Despite accruing the sort of headlines beloved of the Daily Mail, the Sri Lankan Jackal is second only to the Leopard in the pecking order of island predators. And Sri Lankan it is, to its very paws, for the Sri Lankan jackal differences from its Indian cousin, the Soutth Indian Golden Jackal, by virtue of its marginally greater size, the rooted lobe on the inner side of the third upper premolar (a peculiarity to capture the attention of the more discerning spotters) and a darker less shaggy coat all round.

It is a skilled hunter, and, like a wolf, a pack animal that will eat anything from rodents, birds, and mice to young gazelles, reptiles, and even fruit. It is also an admirable scavenger, good at tidying up any suppurating bit of animate mess that needs attention. Although found in both wet and dry zones across the island, it too may soon fall out of the Manifest Mammals list if more care is not taken to protect its habitat. Its numbers have more than halved in two decades, a rate of attrition worsened by rabies and road kill.


The Ceylon Black-Naped Hare

Less threatened - though with a similar habitat range - is the island’s fourth manifest mammal. Curiously, Sri Lanka lacks rabbits though it does have a hare. Just the one. And an endemic one too, a distinct variant of the Indian Hare. The Ceylon Black-Naped Hare is a mere fifty centimetres head to body and distinguished by having a black patch on the back on its neck. It is notable also for its dozy daytime habit – being more of a night creature, leaving the day for alone sleeping in the grassland that is its preferred habitat. Blessed with excellent sight, hearing, and smell, it can usually outrun any would-be enemy; and remains happily widespread across the island, a condition not unrelated to its eagerness to breed at almost any time, anywhere, anyhow, throwing off litters of up to four leverets a go. Almost uniquely amongst Sri Lanka’s mammals they are tight tipped, happiest when silent, though they have a tendency to grind their teeth when especially contented.


The Ceylon Ottar

Would that such contentment stalk the last of the island’s manifest mammals – the Ceylon Ottar. “What is this life, if, full of care, we have no time to stand and stare,” wrote Henry Williamson, the man who put ottars firmly on the literary map with “Tarka the Otter.”

But care is what ottars now so badly need. Right around the world otters face the very real threat of extinction; their potential demise a possible calamity still only being faced up to with modest corrective steps. The Ceylon Ottar faces just the same, if not greater levels, of existential threat, though this does not appear to erode their abiding alacrity for play. Famously family-orientated (so much so that there is even a recorded case of an otter puppy being given by its mother to another mother who had given birth to a still born pup), they live in family groups and play and play – when not eating or sleeping.

They are also scrupulously hygienic, with specific areas designed as ottar loos this despite the fact that their poo is said to give off a scent not unlike that of jasmine tea.
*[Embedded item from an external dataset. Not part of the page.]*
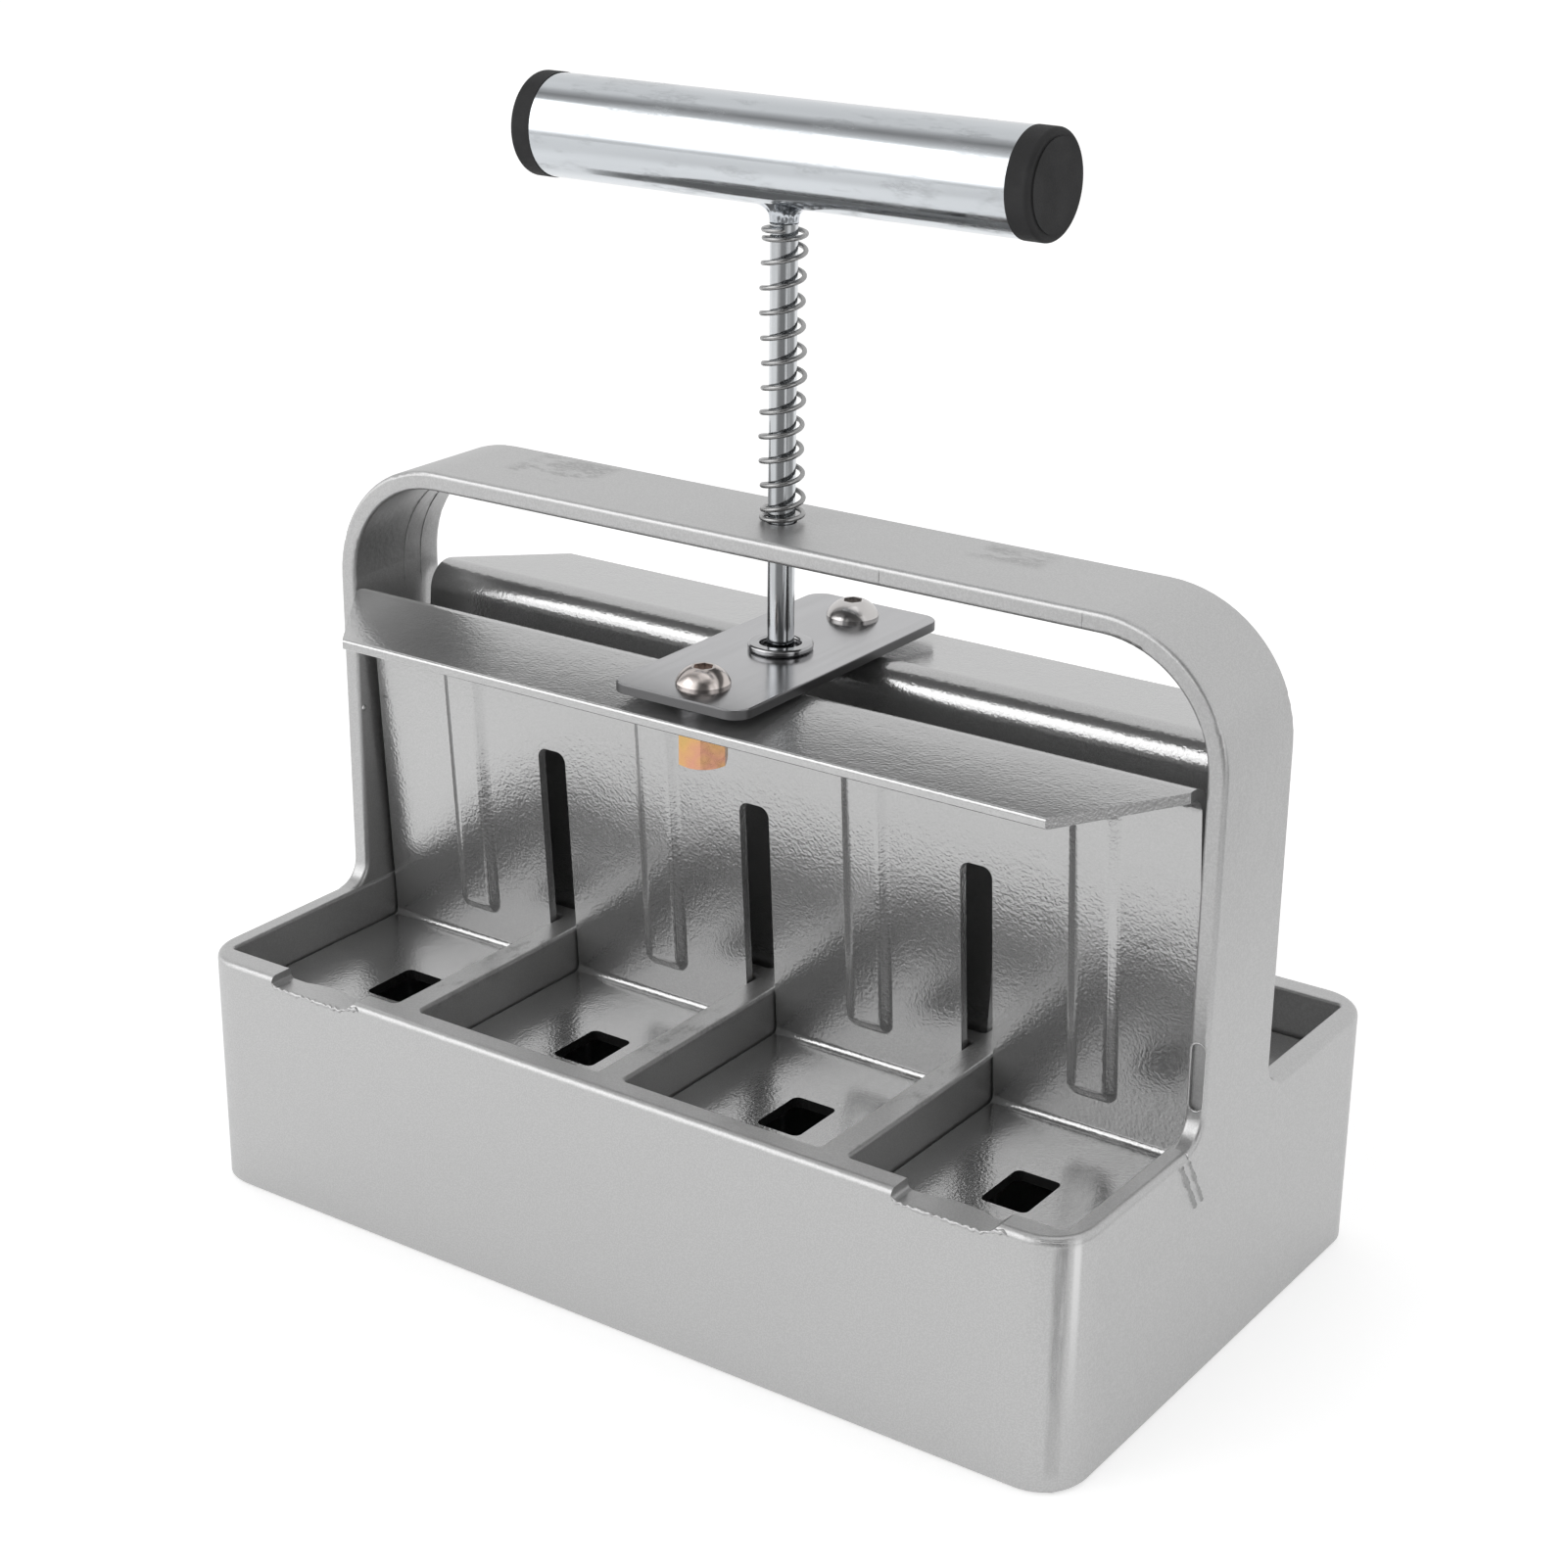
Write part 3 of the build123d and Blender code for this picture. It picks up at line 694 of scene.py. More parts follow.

Covered in dark brown fur and about a metre long, weighing in at eight kilos, it lives off fish but is more than partial to any other smaller creature incautious enough to stray close to it in the rivers it inhabits.

It is also famously loquacious, its sounds at the more confident and pay-attention-end of the auditory scales. To attract notice for anything from danger to an interesting log it will whistle or even chirrup like a bird. Loud growls and hisses indicate aggression and if startled they vocalised a most human sounding “HAH!” Hums and coos, rising up and down a set of soft melodic scales tell you all you need to know about the mother-pup relationship.

And hums and coos are precisely the sort of sound you might care to make whenever you are so lucky as to spot any one of these marvellous mammals. Manifest they may be, but masked, unseen and even obliterated is the possible fate of all these creatures if the so-called civilised world fails to curb it civilising human instincts.